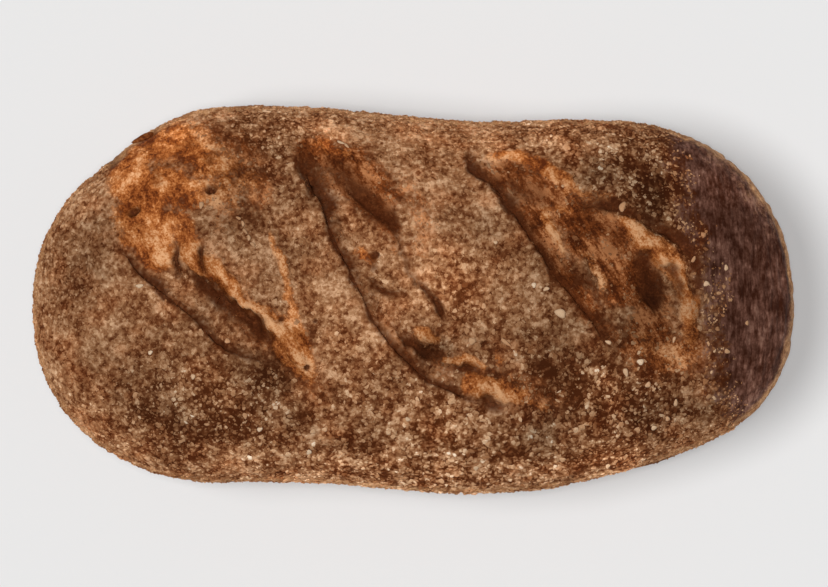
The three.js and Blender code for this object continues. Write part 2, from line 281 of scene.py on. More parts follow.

---

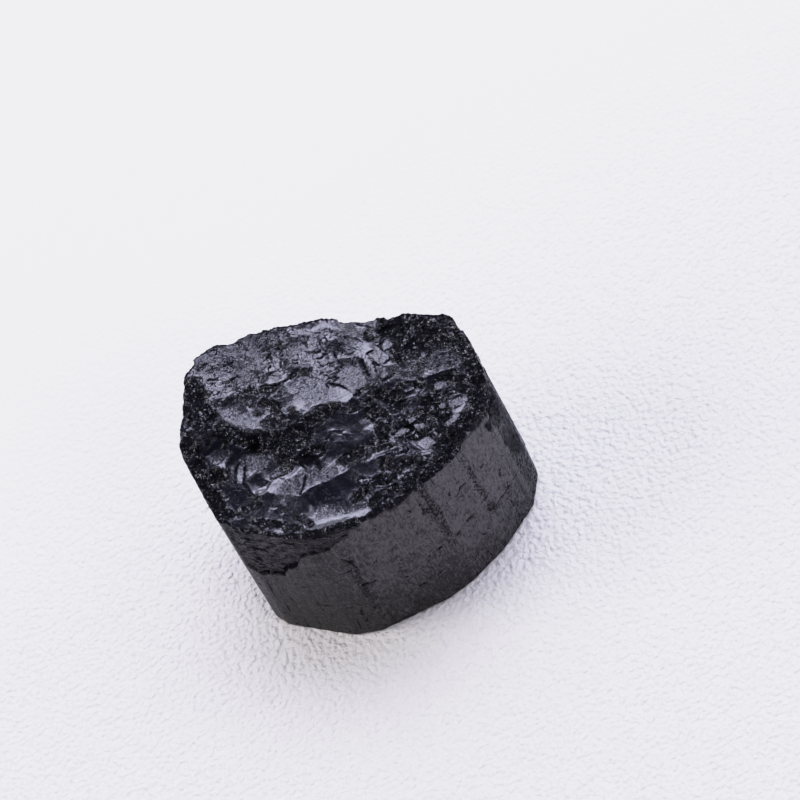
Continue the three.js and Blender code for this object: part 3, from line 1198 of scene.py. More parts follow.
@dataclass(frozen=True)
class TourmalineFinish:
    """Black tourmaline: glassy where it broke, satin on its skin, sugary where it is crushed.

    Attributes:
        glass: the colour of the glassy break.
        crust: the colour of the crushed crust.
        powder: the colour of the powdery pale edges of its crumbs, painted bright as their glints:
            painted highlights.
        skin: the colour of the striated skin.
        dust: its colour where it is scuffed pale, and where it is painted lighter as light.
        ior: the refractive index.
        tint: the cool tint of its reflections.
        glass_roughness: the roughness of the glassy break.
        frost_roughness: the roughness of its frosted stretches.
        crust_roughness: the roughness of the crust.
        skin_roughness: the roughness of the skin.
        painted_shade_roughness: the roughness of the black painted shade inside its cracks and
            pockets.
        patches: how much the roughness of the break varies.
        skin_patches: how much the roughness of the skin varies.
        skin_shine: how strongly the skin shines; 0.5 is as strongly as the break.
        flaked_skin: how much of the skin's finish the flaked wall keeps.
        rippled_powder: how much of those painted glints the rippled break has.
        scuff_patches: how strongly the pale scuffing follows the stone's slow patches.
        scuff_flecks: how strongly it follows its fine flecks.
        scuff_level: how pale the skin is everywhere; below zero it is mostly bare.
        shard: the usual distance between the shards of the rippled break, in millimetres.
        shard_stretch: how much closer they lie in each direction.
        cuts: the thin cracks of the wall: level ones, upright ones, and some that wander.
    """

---

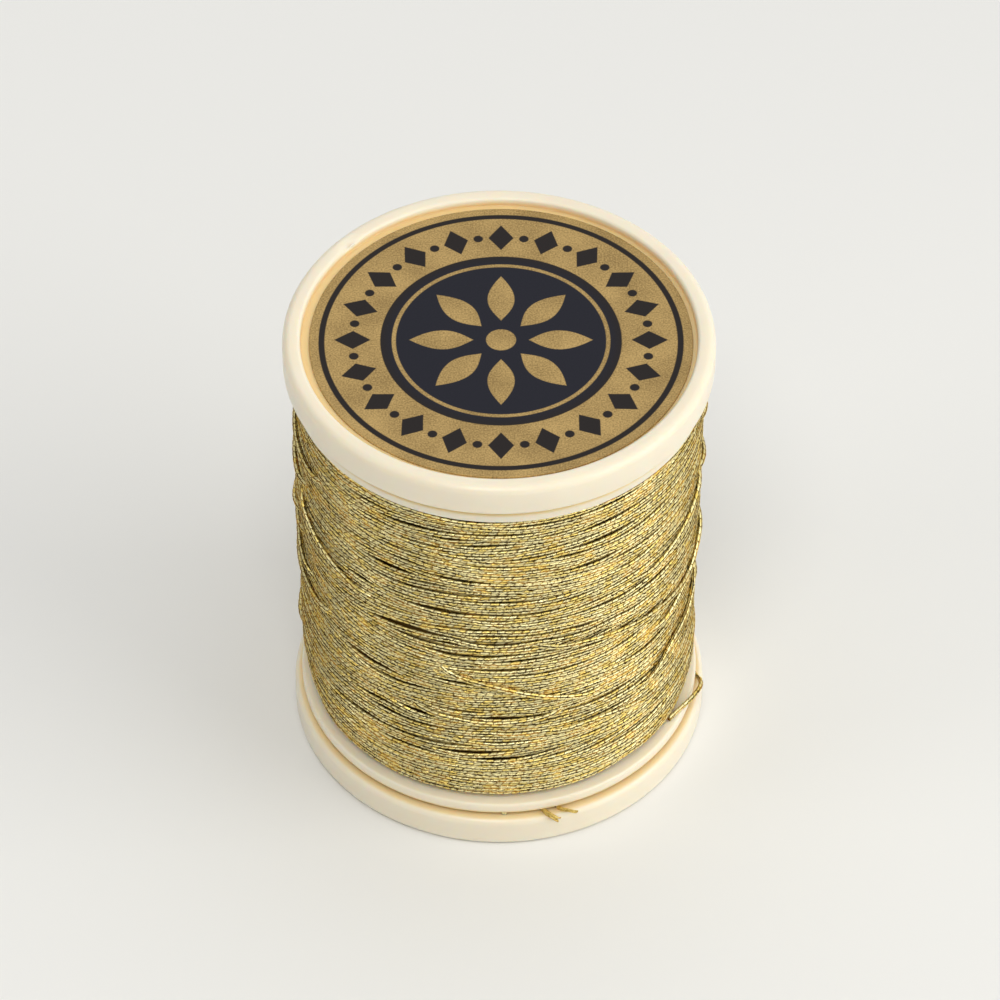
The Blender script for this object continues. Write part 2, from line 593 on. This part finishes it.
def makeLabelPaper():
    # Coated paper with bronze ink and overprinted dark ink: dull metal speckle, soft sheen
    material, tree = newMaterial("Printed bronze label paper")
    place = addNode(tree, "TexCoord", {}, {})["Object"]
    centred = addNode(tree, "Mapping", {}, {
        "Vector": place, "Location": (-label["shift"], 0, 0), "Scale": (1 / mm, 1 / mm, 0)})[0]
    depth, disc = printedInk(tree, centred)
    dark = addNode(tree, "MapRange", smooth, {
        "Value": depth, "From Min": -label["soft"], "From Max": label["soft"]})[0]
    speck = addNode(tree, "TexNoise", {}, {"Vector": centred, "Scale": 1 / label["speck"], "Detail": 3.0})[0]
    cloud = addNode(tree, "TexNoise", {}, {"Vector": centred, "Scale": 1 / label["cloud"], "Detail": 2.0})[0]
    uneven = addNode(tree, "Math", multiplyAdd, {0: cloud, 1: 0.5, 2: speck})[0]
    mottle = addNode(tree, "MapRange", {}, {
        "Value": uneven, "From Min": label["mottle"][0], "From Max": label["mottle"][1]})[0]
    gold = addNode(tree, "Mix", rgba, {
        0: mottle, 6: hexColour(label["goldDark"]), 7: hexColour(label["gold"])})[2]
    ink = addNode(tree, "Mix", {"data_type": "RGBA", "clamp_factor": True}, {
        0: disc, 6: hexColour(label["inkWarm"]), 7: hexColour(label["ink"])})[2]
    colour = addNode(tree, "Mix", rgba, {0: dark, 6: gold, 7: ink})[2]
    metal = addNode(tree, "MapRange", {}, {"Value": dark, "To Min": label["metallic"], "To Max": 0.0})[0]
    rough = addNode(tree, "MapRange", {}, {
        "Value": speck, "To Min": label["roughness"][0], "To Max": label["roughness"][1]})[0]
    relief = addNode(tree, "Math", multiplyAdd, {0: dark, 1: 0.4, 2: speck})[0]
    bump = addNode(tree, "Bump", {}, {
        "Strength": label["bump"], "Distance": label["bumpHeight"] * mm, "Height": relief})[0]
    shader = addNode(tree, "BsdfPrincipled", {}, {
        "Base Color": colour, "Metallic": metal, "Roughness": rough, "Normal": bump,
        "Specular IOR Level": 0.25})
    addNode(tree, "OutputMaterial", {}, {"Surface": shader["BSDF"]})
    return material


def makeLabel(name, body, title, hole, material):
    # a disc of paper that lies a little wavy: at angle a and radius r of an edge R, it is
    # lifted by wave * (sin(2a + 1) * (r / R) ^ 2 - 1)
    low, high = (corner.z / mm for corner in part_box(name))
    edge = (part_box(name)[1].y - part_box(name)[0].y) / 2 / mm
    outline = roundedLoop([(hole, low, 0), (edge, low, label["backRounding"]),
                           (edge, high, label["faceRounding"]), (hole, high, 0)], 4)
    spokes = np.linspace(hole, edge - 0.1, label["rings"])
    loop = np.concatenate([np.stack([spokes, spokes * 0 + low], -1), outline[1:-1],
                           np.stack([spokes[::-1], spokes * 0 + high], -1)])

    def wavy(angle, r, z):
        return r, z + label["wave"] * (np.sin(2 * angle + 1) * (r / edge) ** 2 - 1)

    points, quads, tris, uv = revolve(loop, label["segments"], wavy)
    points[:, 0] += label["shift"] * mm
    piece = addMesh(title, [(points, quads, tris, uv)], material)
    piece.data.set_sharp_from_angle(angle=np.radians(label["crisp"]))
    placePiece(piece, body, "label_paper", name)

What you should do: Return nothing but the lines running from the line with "Continue the three.js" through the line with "it is crushed.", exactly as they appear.

Written solution:
Continue the three.js and Blender code for this object: part 3, from line 1198 of scene.py. More parts follow.
@dataclass(frozen=True)
class TourmalineFinish:
    """Black tourmaline: glassy where it broke, satin on its skin, sugary where it is crushed.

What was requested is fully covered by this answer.